そうした危機は、単に農家だけにとどまりません。北海道でとくに自由化の影響が大きいのは、馬鈴薯(ばれいしょ)澱粉、牛肉、乳製品、それにコメです。そうした、北海道に関係した農産物が本格的な自由化段階に入ってくることになれば農家経済を大きく圧迫し、ひいては北海道の経済にも広範な影響を与えるものと思います。
農業を地域経済や国民経済のなかできちんと位置付け、保護していくことの必要性は、単に農家の生活や経営を守るだけでなくて、消費者に安定的で安い、しかも品質の良い農産物を供給するという意味でも、また地域経済を活性化する意味でも、ますます必要になってきています。
これからは、ガットをめぐる国際情勢が大きく動いていきます。しかし、そのなかでも最終的には国の決定権までは奪うことはできません。仮に国際的にひとつの取り決めがなされたとしても、それを実際におこなうのは日本の政府です。

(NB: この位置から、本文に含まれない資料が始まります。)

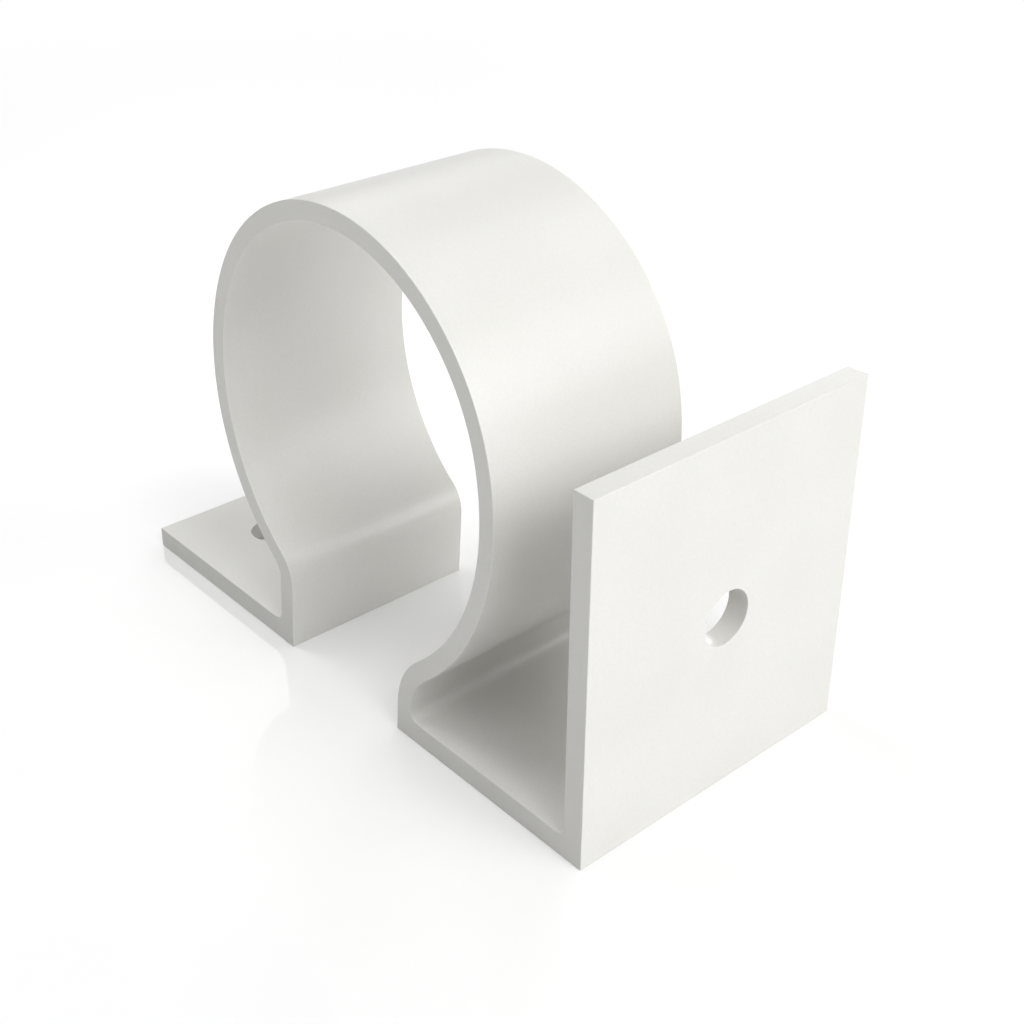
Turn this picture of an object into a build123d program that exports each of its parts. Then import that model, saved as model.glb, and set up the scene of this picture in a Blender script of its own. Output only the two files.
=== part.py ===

げんに、アメリカはガットをいまだに批准していないのです。そのアメリカが、ガットを盾にしてものを言っているのは、たいへんおかしなことです。さらに、アメリカはガットの条項の中にウェバー条項といってアメリカが現在農産物の価格支持をしている十数品目については、輸入制限が継続してできるようにしています。そのように、アメリカはかなり手前勝手なことをやっているわけです。
たしかに、ガット・ウルグア・ラウンドは国際的な取り決めではありますが、日本の国民経済、地域経済ないしは食糧の安定供給を守るうえで必要であれば、例外なき関税化を仮に受け入れるといっても、先延ばしをしたり、再交渉したり、あるいは高率関税を掛けて保護したりすることは、やってやれないことではないと思います。それを決めるのは、すべて国民世論です。だから、国民各階層のなかに農業を守り育てるコンセンサスをあらためて広げていくことが必要な時期に、いま、きているように思います。
(北海道中小企業家同友会経営者大学の講演から、
一部加筆、要約したものです)
1943年東京生まれ。北海道大学農学部農業経済学科修士課程終了、同博士課程中退。現在、北海道大学農学部教授(農業市場学講座担当)。農産物の市場・流通問題を研究。特にコメ、青果物を対象とした業績が多く、最近は(1)日本、韓国、タイを対象に、コメの管理制度の比較研究、(2)有機農産物の流通に関する研究にも取り組んでいます。近著に「自由化にゆらぐ食管制度」(責任編集)「経済摩擦と日本農業」(共編著)「米流通・管理制度の比較研究―韓国、タイ、日本」(共編著)などがあります。